Shannon Hattan is the co-founder and CEO of Fiddler’s Greens, a California cannabis tincture maker, and as an entrepreneur she should be feeling great. Her ten-person company, based in Santa Rosa, got one the first adult-use licenses to grow cannabis in the state. Fiddler’s award-winning products are on hundreds of store shelves. The company is quickly approaching profitability.
Instead, Hattan lives every day on edge. She emptied her 401(k) and plowed all of her late parents’ retirement savings into transitioning Fiddler’s Greens, a former medical cannabis collective, into a licensed adult-use company. She and co-founder Cameron Hattan, her husband, work 100-hour weeks without pay.

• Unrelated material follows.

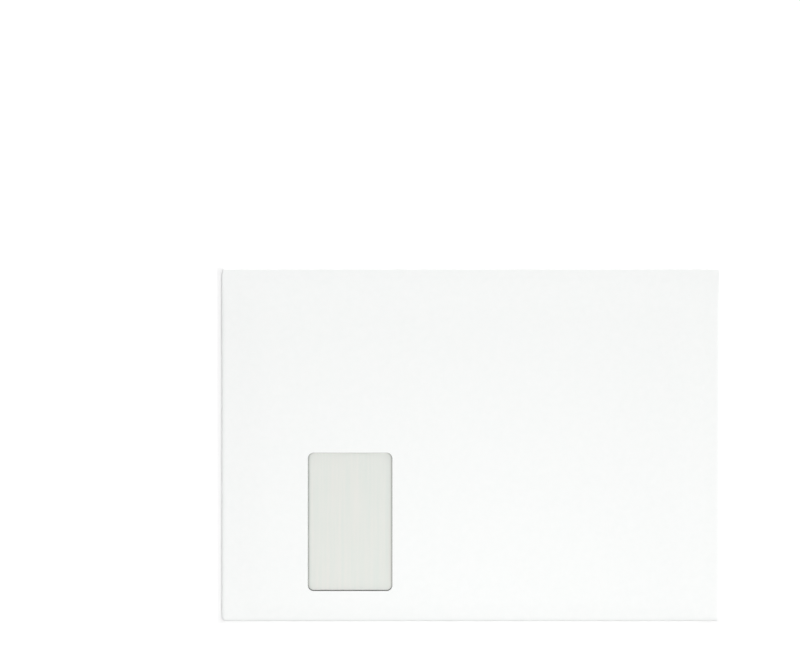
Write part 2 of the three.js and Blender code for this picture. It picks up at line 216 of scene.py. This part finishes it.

The Hattans need to raise $5-7 million for expansion, but Shannon is too busy complying with onerous state regulations to take meetings with investors. At this stage of the company’s life, a small business loan or line of credit is what makes the most sense for Fiddler’s Greens. But because this is cannabis, bank loans are not an option. If Hattan were to even raise the possibility with her own local branch manager, she might lose her checking account for mentioning cannabis.
Meanwhile, some of her competitors are rolling in money. They don’t have bank loans—they have several hundred million dollars in investment capital to burn. They can afford to take losses for years as they gain market share.